College students who struggle to tolerate emotional distress are significantly more likely to develop a social media addiction, according to new research from South Korea. The study, involving nearly 300 university students, found that the relationship between emotional distress and compulsive social media use is largely explained by the reasons why young people turn to platforms such as Instagram and Facebook in the first place. The findings were published in Archives of Psychiatric Nursing.
Researchers from Daegu and Gachon Universities examined how distress intolerance, defined as a person’s perceived inability to handle negative feelings, relates to problematic social media use. Rather than simply confirming a link between the two, the study went further by identifying the psychological motivations that explain why emotionally vulnerable students become more dependent on social media.

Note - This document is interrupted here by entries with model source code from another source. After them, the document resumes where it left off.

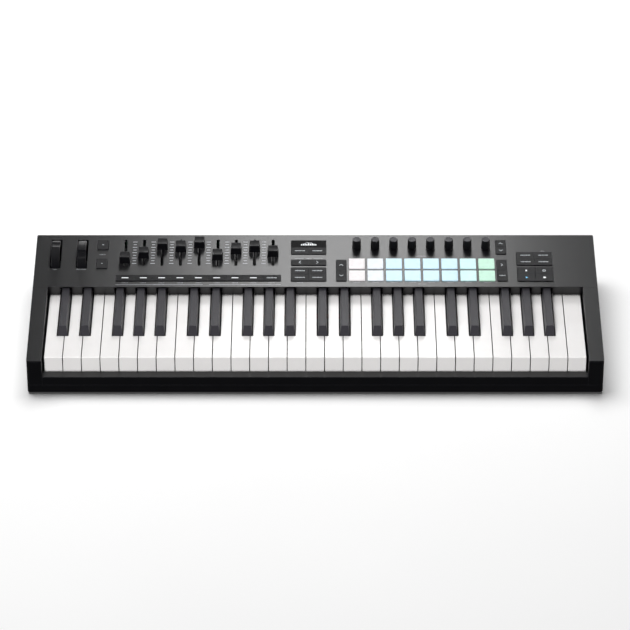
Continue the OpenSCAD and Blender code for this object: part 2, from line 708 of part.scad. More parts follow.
// The panel's board, the sockets' board and the keys' contact board.
module circuit_boards() color([0.07, 0.28, 0.16]) {
    first = octave_x - octave_size[0] / 2 - 3;
    last = edit_x + edit_size[0] / 2 + 4;
    difference() {
        on_panel(first, 10, board_under) cube([last - first, 93, board_t]);
        for (s = SCREWS) translate([s[0], s[1], 0]) cylinder(h = 100, r = s[2] + 1);
        for (i = [0:faders - 1]) on_panel(fader_x0 + i * control_pitch, fader_v, board_under - 1)
            translate([-1.6, -fader_slot_d / 2 + 1, 0]) cube([3.2, fader_slot_d - 2, board_t + 2]);
        for (i = [0:encoders - 1]) on_panel(pad_x0 + i * control_pitch, encoder_v, board_under - 1)
            cylinder(h = board_t + 2, r = bushing_r + nose_gap);
    }
    translate([jack_x - 23, back_y - 40, io_board_z]) cube([usb_x - jack_x + 40, 36, board_t]);
    translate([-keys_w / 2 + 2, key_front_y + 58, chassis_top]) cube([keys_w - 4, 38, board_t]);
}

// ---- Rear sockets: pedal jack, 5-pin socket and USB-C ----
module rear_sockets() color([0.12, 0.12, 0.13]) {
    board = io_board_z + board_t;
    on_rear(jack_x, socket_z) difference() {
        union() {
            cylinder(h = wall + 1, r = jack_nose_r);
            translate([-8, board - socket_z, wall]) cube([16, 16, jack_depth + 2]);
        }
        translate([0, 0, -1]) cylinder(h = jack_depth + 1, r = jack_r);
    }
    on_rear(din_x, socket_z) difference() {
        union() {
            cylinder(h = wall + 1, r = din_nose_r);
            translate([-10, board - socket_z, wall]) cube([20, 19, 14]);
        }
        difference() {
            translate([0, 0, -1]) cylinder(h = 9, r = din_groove_r);
            translate([0, 0, 0.8]) cylinder(h = 9, r = din_core_r);
        }
        for (a = [0:45:180]) rotate(180 + a) translate([3.75, 0, 0]) cylinder(h = 7, r = 0.8);
    }
    on_rear(usb_x, usb_z, nose_gap) difference() {
        linear_extrude(8) rounded(usb_size[0], usb_size[1], usb_corner_r);
        difference() {
            translate([0, 0, -1]) linear_extrude(7.5) rounded(usb_size[0] - 0.7, usb_size[1] - 0.7, 1.1);
            translate([-3.3, -0.35, 0.6]) cube([6.6, 0.7, 8]);
        }
    }
}

// ---- What is drawn ----
bottom_case();
top_case();
cheeks_and_rail();
key_chassis();
pivot_rod();
key_springs();
felt_strips();
contact_domes();
circuit_boards();
display();
fader_tracks();
encoder_bodies();
wheel_cradle();
rear_sockets();
rubber_feet();
case_screws();
for (n = [0:11]) note_keys(n);
wheel(0, 0);  // pitch_wheel
wheel(1, -33);  // modulation_wheel
for (i = [0:faders - 1]) fader(i);
for (i = [0:encoders - 1]) encoder(i);
pad_row(0);  // pad_row_front
pad_row(1);  // pad_row_rear
button_block(octave_x, octave_up_v, octave_size, 1, 1);  // octave_up_button
button_block(octave_x, octave_down_v, octave_size, 1, 1);  // octave_down_button
button_block(strip_x, strip_v, strip_size, faders, 1);  // fader_buttons
button_block(centre_x, menu_v, menu_size, 2, 1);  // menu_buttons
button_block(centre_x, track_v, track_size, 2, 1);  // track_buttons
button_block(centre_x, mode_v, mode_size, 2, 2);  // mode_buttons
button_block(pad_bank_x, side_v, pad_bank_size, 1, 2);  // pad_bank_buttons
button_block(encoder_bank_x, encoder_bank_v, encoder_bank_size, 1, 2);  // encoder_bank_buttons
button_block(encoder_bank_x, side_v, pad_bank_size, 1, 2);  // scene_buttons
button_block(edit_x, edit_v, edit_size, 2, 2);  // edit_buttons
button_block(edit_x, transport_v, transport_size, 2, 2);  // transport_buttons
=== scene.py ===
"""The visual model of a 49-key keyboard controller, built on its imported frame."""

import json
import logging
import math
from dataclasses import dataclass, field
from enum import Enum
from typing import Callable, Sequence

import bpy
from mathutils import Matrix, Vector


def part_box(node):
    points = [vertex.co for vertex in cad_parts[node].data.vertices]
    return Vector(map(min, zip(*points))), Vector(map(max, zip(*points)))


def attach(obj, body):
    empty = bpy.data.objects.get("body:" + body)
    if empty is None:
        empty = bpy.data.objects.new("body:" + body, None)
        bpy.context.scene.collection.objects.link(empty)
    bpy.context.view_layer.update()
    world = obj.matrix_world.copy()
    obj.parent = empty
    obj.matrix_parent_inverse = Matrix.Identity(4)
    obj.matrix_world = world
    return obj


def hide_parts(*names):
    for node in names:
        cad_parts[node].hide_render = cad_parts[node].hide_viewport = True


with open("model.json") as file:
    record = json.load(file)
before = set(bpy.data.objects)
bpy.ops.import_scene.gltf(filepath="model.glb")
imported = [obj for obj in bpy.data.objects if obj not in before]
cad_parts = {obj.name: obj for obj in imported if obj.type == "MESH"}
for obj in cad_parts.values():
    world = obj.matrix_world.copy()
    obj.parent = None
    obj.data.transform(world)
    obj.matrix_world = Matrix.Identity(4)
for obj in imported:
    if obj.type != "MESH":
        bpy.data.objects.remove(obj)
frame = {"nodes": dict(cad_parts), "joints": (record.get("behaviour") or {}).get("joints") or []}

LOG = logging.getLogger("keyboard")
MM = 0.001
HAIR = 0.1 * MM      # tolerance when faces and edges are picked by their place
SQUARE = 0.9         # a normal's share along an axis, above which the face counts as square to it
LIFT = 0.02 * MM     # how far above a surface the middle of a mark lies

Piece = bpy.types.Object
Material = bpy.types.Material
Socket = bpy.types.NodeSocket
FaceTest = Callable[[Vector, Vector], bool]
EdgeTest = Callable[[Vector, Vector], bool]


# ---------------------------------------------------------------------------------------
# Bench: small modelling steps, as done by hand
# ---------------------------------------------------------------------------------------

def clear_selection() -> None:
    """Deselects every object."""
    for obj in list(bpy.context.selected_objects):
        obj.select_set(False)


def activate(*pieces: Piece) -> None:
    """Selects only these pieces and makes the first one active.

    Args:
        pieces: The objects to select.
    """
    clear_selection()
    for piece in pieces:
        piece.select_set(True)
    bpy.context.view_layer.objects.active = pieces[0]


def named_active(name: str) -> Piece:
    """Names the object that an operator has just added.

    Args:
        name: The new name of the object and its mesh.

    Returns:
        The object, with its place and size applied to its mesh.
    """
    piece = bpy.context.active_object
    piece.name = name
    piece.data.name = name
    bpy.ops.object.transform_apply(location=True, rotation=True, scale=True)
    return piece


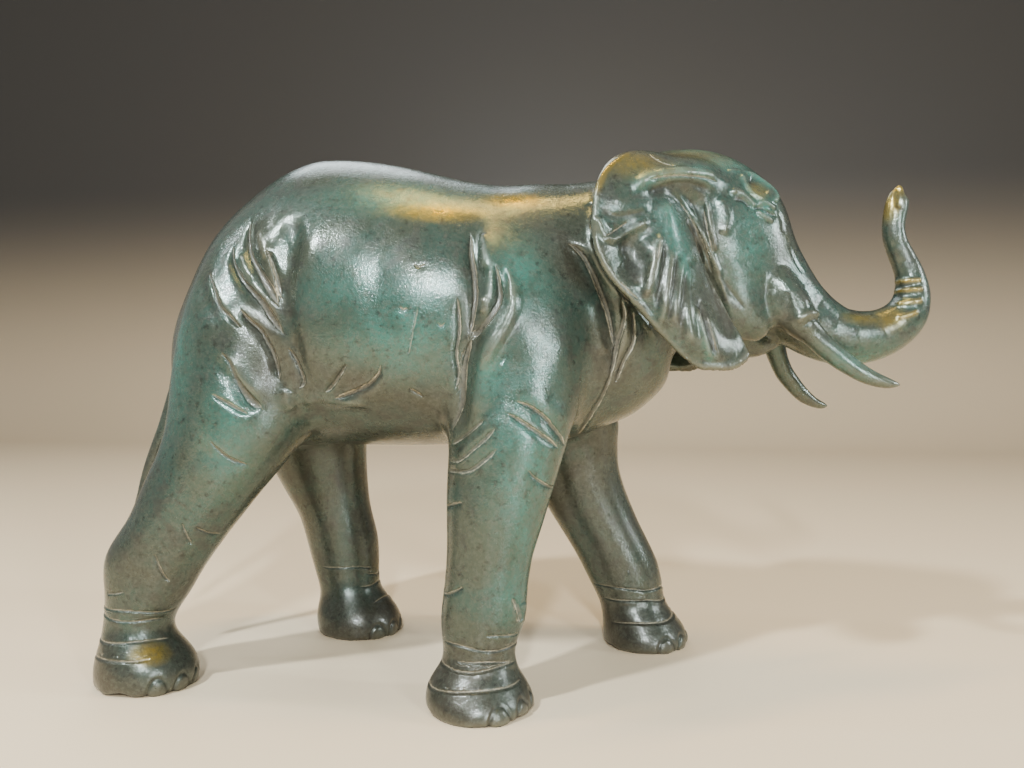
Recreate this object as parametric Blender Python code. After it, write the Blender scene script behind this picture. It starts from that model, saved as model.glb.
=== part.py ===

The most significant pathway was coping. Students with low distress tolerance were more likely to use social media as a way to manage or escape negative emotions, and this pattern was strongly associated with addictive behaviour. The desire to use social platforms as an emotional outlet accounted for the largest share of the indirect relationship between distress intolerance and addiction, making it the most clinically relevant target for intervention.
Boredom also played a notable role. Students who found it difficult to sit with discomfort were more prone to boredom, and pastime motives, essentially using social media to fill time and escape restlessness, emerged as a secondary but meaningful pathway to addiction. This finding supports earlier research linking psychological distress and boredom proneness to problematic smartphone and internet use among young people.
Two additional motivations were identified as mediating factors, though they had not originally been hypothesised. Students with high distress intolerance were also found to use social media to conceal their weaknesses or project a more favourable image of themselves online. Separately, they were more likely to seek out positive emotional experiences through social media, a pattern the researchers connected to difficulties in fulfilling basic psychological needs.
Taken together, the four motivational pathways, coping, pastime, concealment, and enhancement, accounted for roughly 59% of the total association between emotional distress intolerance and social media addiction. The direct effect of distress intolerance on addiction remained significant even after these pathways were accounted for, suggesting that other motivational factors not yet captured by current measurement tools may also be at work.
The researchers argue that their findings have direct implications for how universities support students. They suggest that digital literacy programmes should incorporate short modules on emotional regulation and distress tolerance, and that campus counselling services use established screening tools to identify students most at risk. In cultures with strong collectivist values, such as South Korea, peer mentoring schemes may prove particularly effective in delivering these kinds of interventions.
The study also calls for future research to move beyond self-reported surveys and to use longer-term tracking methods that can establish causality more robustly. Cross-sectional data, collected at a single point in time, can describe patterns but cannot confirm which comes first.
Social media addiction among university students is a growing concern, with well-documented effects on academic performance, mental health, and subjective well-being.